Tell your parents to get a police whistle and blow it into the ear of the next "collector" who calls.

Loredana said...

Goodness I'm going through this very thing right now. I have this man that calls me at least 3x a day and finally I decided to pick up. He proceeds to tell me that if I get my loans down to a certain amount after 9 months they'd send my loan to other creditors and I wouldn't be in default any longer. Meanwhile this whole time I thought I had consolidated all my loans into one and each month they were taking money right out of my account.

Apparently there are people out there that grab hold of your information and or your credit is sold to these people. Sad, so very sad.

I've come to the conclusion that my loans won't be paid off not even after my own daughter who is now 9 months will have graduated college.

Dutchbaby said...

I am so sorry that you and your parents are being preyed upon by these scam artists. These desperate times are creating desperate actions.

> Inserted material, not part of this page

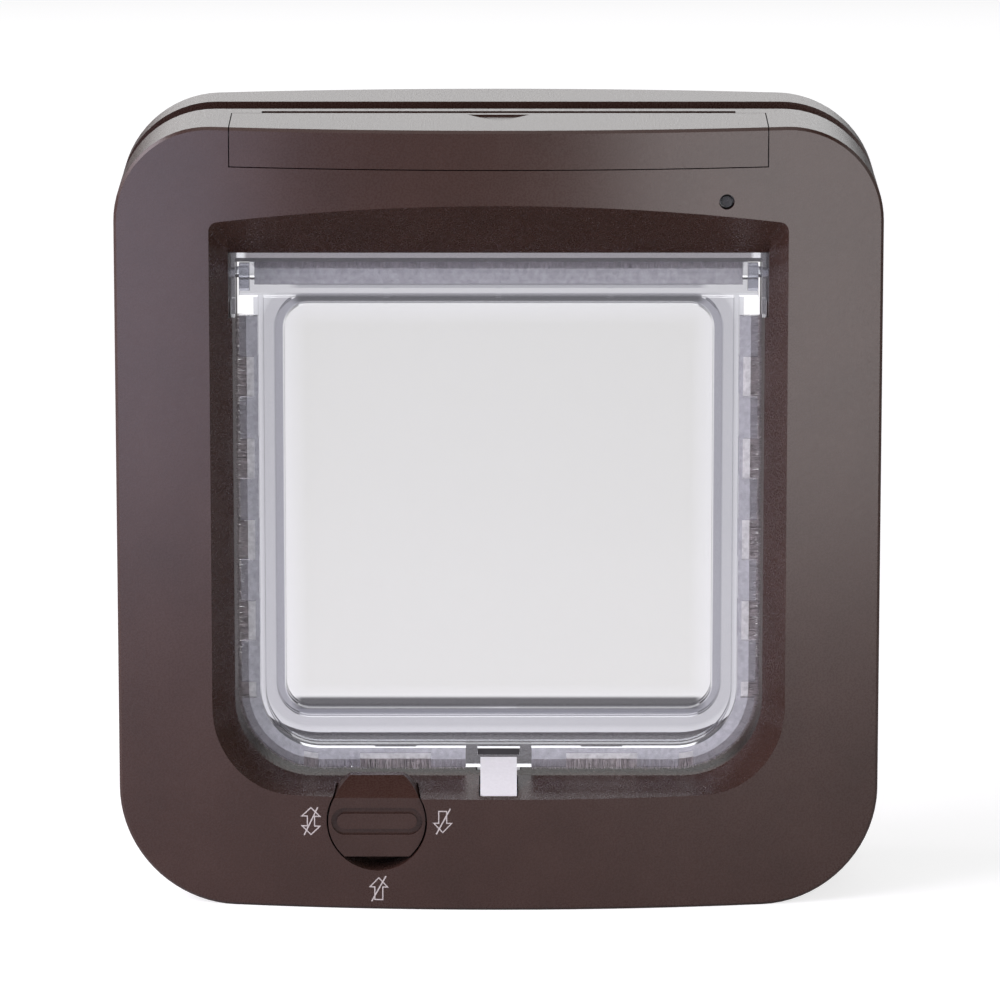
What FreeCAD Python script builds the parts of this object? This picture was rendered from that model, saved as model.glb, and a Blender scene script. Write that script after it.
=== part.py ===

I'm glad that your parents were able to talk to you about it and that you were able to set them straight. I hope the phone calls and harassment ends soon.

Sammi said...

Perhaps there is like a trading standards authority you can report these companies to?

hkpowerstudio said...

Like Sammi I am certain there is an official agency you could report these scam artist to who are essentially stealing your identity in order to take funds that you do not owe on an account you no longer hold! Thanks for posting this, awareness is the 1st step in the battle. Perhaps it would be the IRS who would need to be notified!